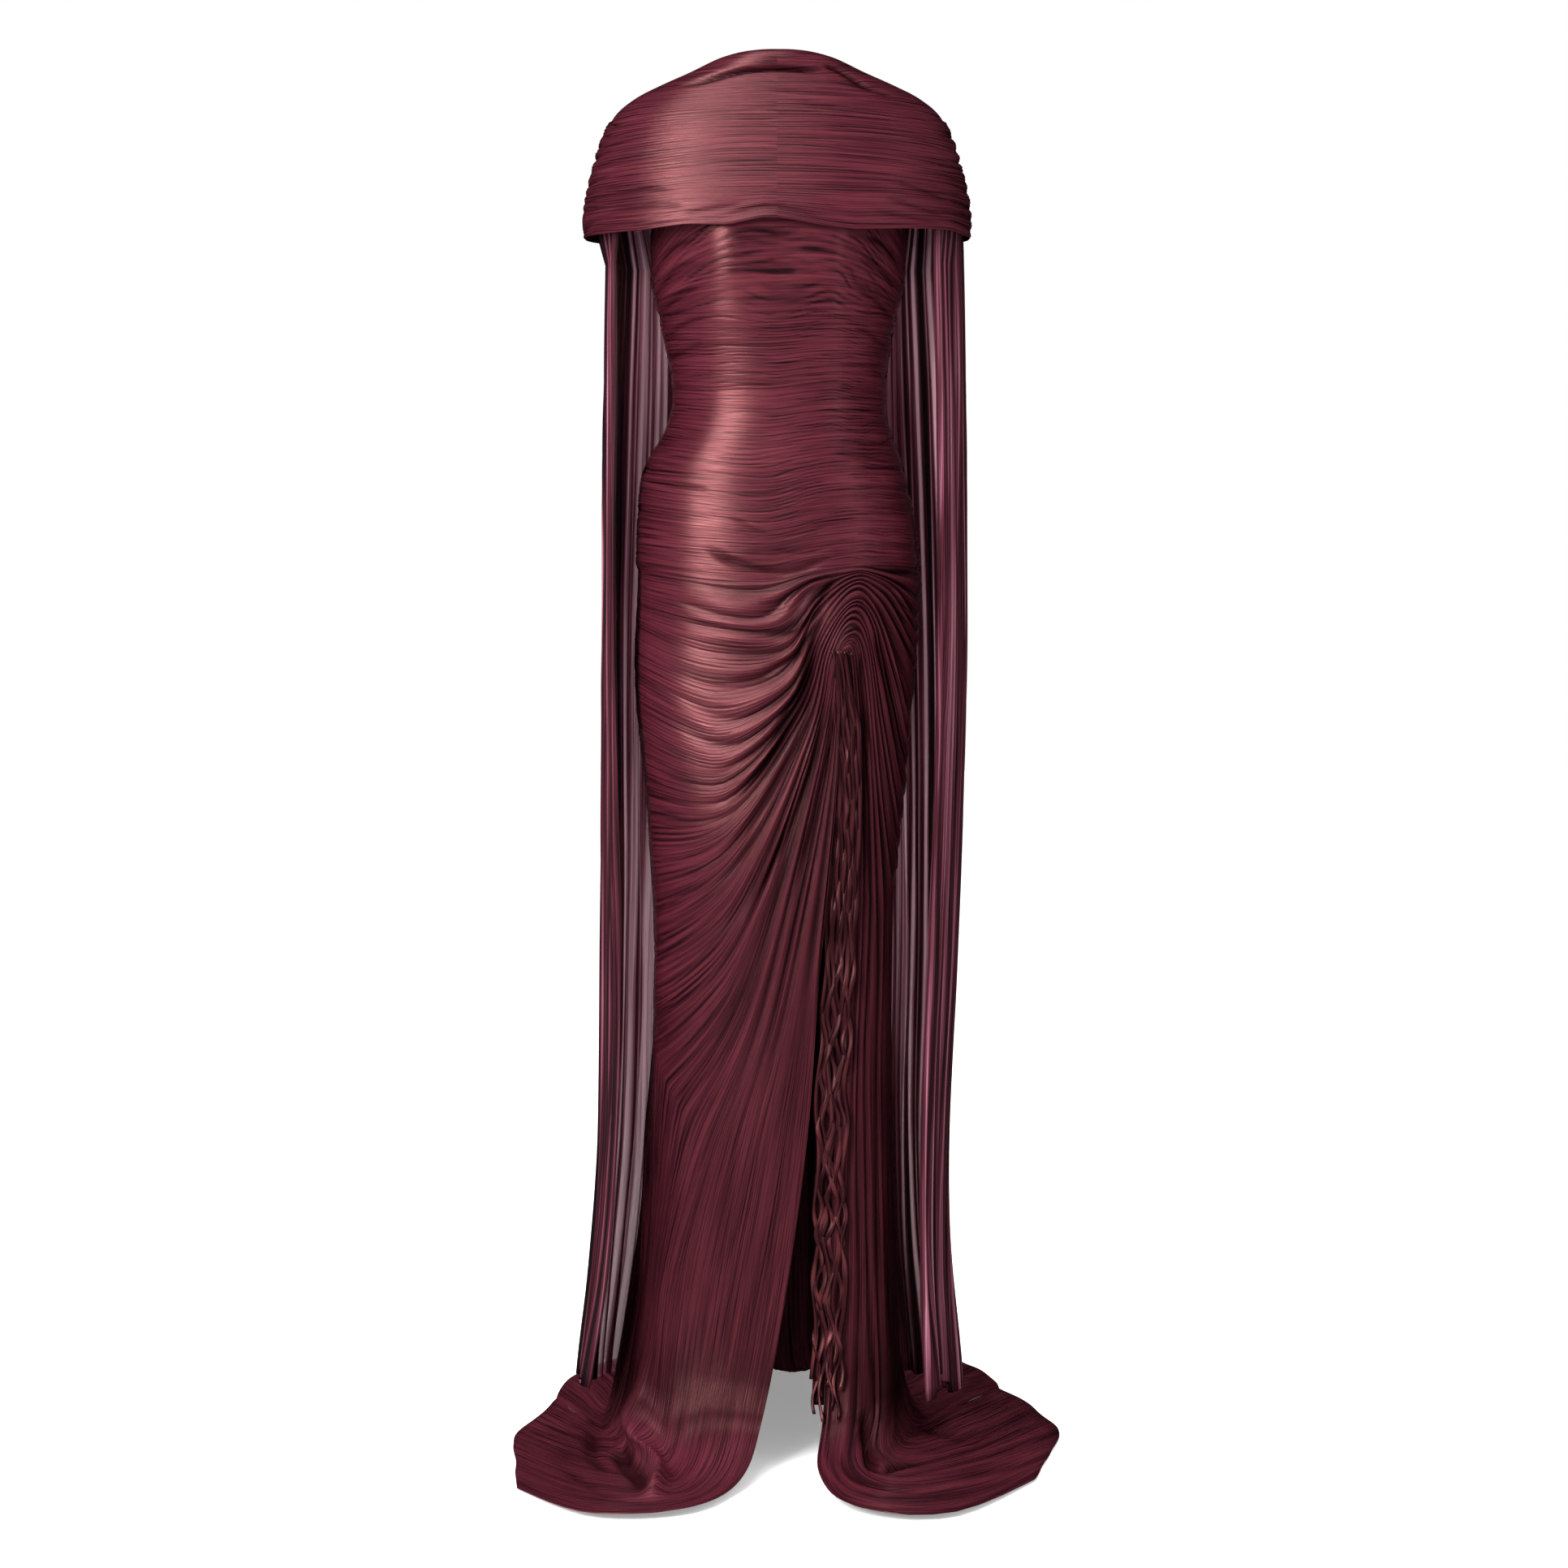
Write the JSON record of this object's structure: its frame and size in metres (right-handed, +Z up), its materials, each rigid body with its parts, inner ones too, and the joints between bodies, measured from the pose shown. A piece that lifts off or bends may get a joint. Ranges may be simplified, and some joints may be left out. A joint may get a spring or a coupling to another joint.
{
  "type": "pleated maxi dress",
  "caption": "Floor-length pleated dress with a shoulder-covering band, long sheer side wings, a knotted drape over a front slit and a train that fans out over the floor.",
  "frame": {"origin": "level of the wearer's shoulders, on the middle line of the body, where the shoulder band hangs", "axes": "+Z up along the dress, the front with the slit faces -Y, +X towards the wearer's left side, which is on the right of the picture; the floor is at z = -1.59 m"},
  "size_m": [0.6488, 0.8959, 1.6488],
  "materials": {
    "wine_pleats": "fine pressed pleats with a soft satin sheen",
    "deep_wine_pleats": "fine pressed pleats with a soft satin sheen, darker in the folds",
    "sheer_pleats": "sheer crinkled chiffon in upright pleats"
  },
  "bodies": {
    "root": {"shoulder_band": "wine_pleats", "bodice_front": "wine_pleats", "bodice_back": "wine_pleats", "skirt_front": "deep_wine_pleats", "skirt_back": "deep_wine_pleats", "left_wing": "sheer_pleats", "right_wing": "sheer_pleats", "slit_ruffle": "wine_pleats"}
  },
  "joints": []
}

• _Your objective_:
Extract the complete listing verbatim.

• _Output of the task_:
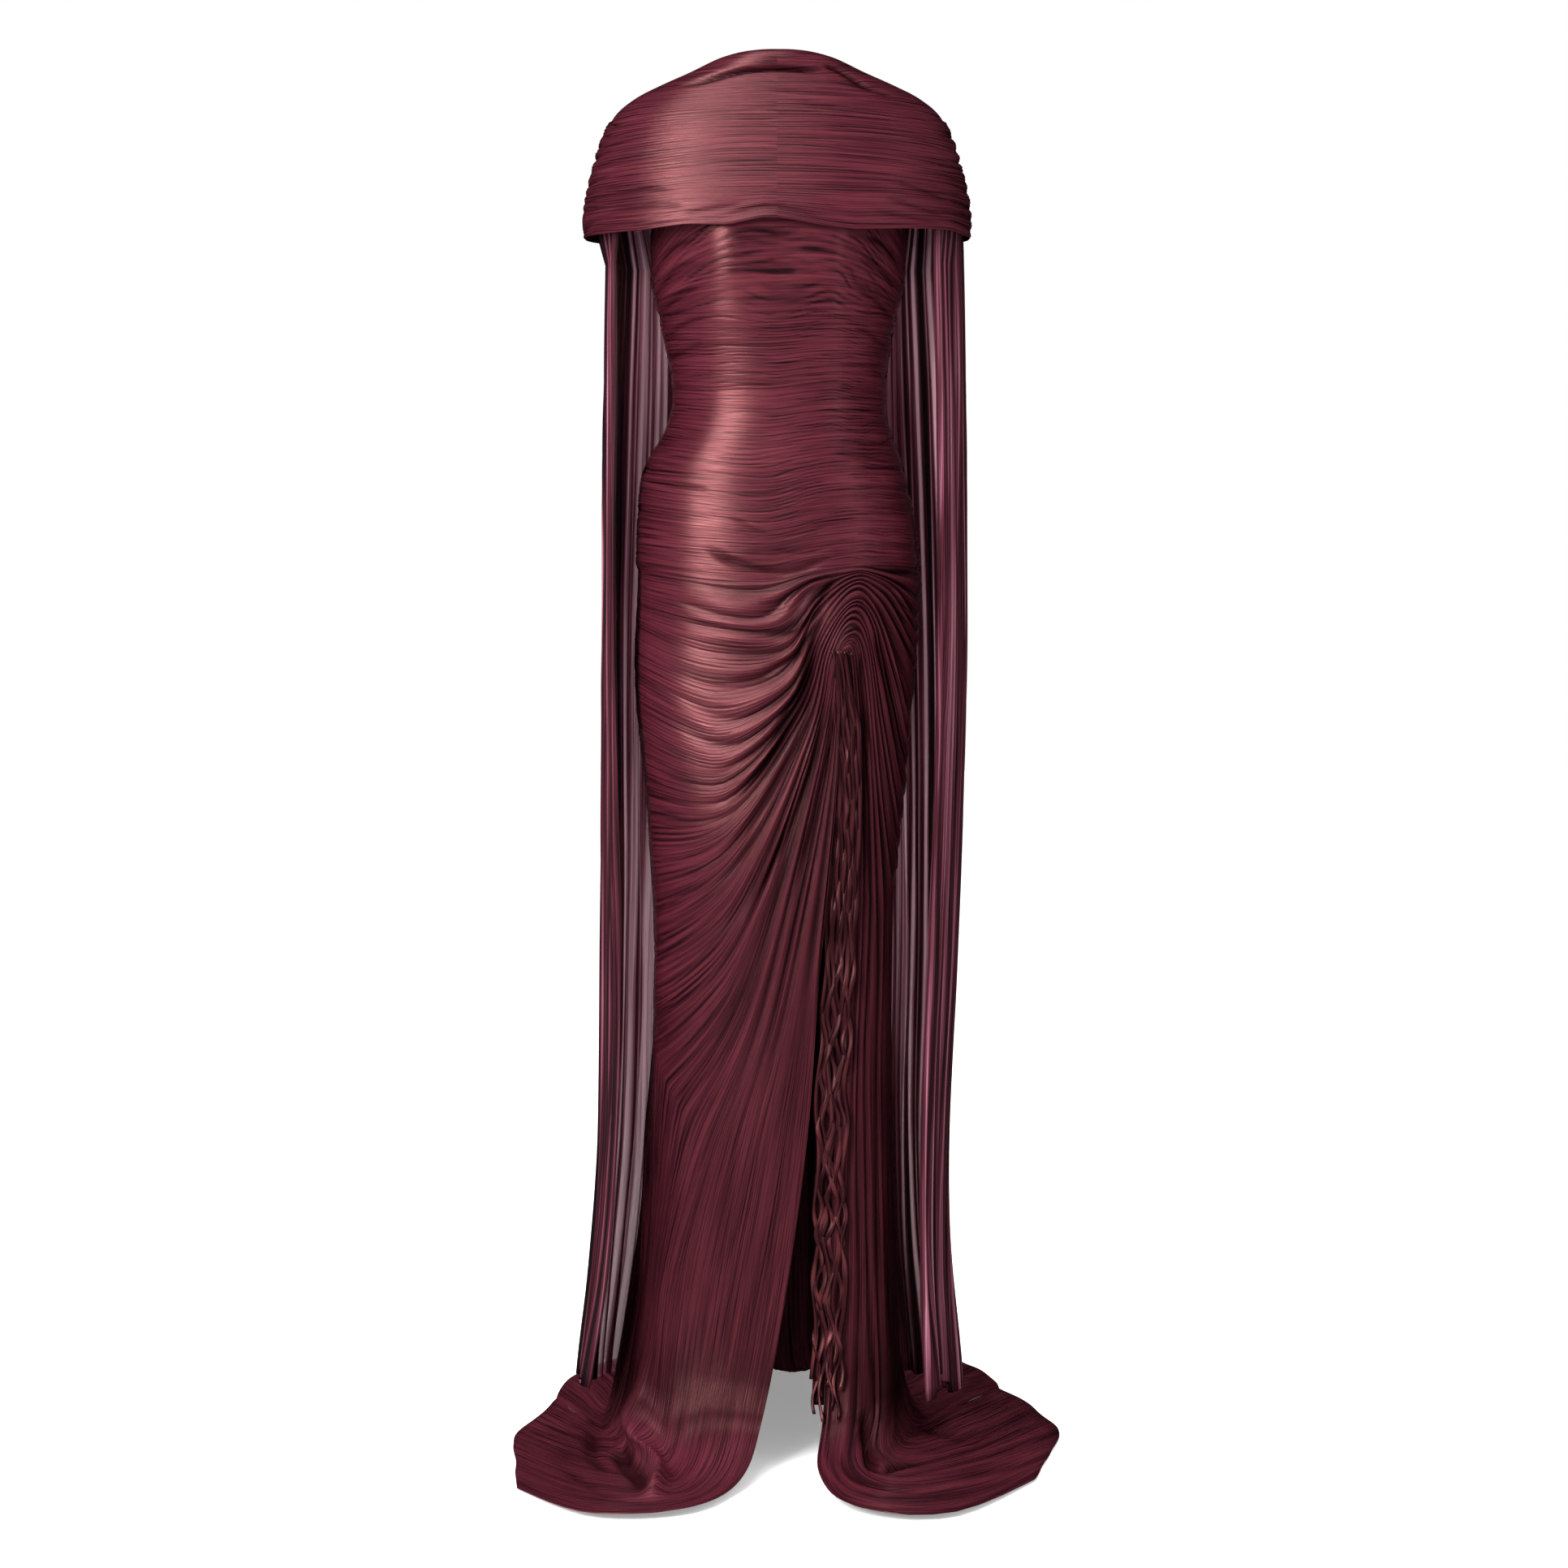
Write the JSON record of this object's structure: its frame and size in metres (right-handed, +Z up), its materials, each rigid body with its parts, inner ones too, and the joints between bodies, measured from the pose shown. A piece that lifts off or bends may get a joint. Ranges may be simplified, and some joints may be left out. A joint may get a spring or a coupling to another joint.
{
  "type": "pleated maxi dress",
  "caption": "Floor-length pleated dress with a shoulder-covering band, long sheer side wings, a knotted drape over a front slit and a train that fans out over the floor.",
  "frame": {"origin": "level of the wearer's shoulders, on the middle line of the body, where the shoulder band hangs", "axes": "+Z up along the dress, the front with the slit faces -Y, +X towards the wearer's left side, which is on the right of the picture; the floor is at z = -1.59 m"},
  "size_m": [0.6488, 0.8959, 1.6488],
  "materials": {
    "wine_pleats": "fine pressed pleats with a soft satin sheen",
    "deep_wine_pleats": "fine pressed pleats with a soft satin sheen, darker in the folds",
    "sheer_pleats": "sheer crinkled chiffon in upright pleats"
  },
  "bodies": {
    "root": {"shoulder_band": "wine_pleats", "bodice_front": "wine_pleats", "bodice_back": "wine_pleats", "skirt_front": "deep_wine_pleats", "skirt_back": "deep_wine_pleats", "left_wing": "sheer_pleats", "right_wing": "sheer_pleats", "slit_ruffle": "wine_pleats"}
  },
  "joints": []
}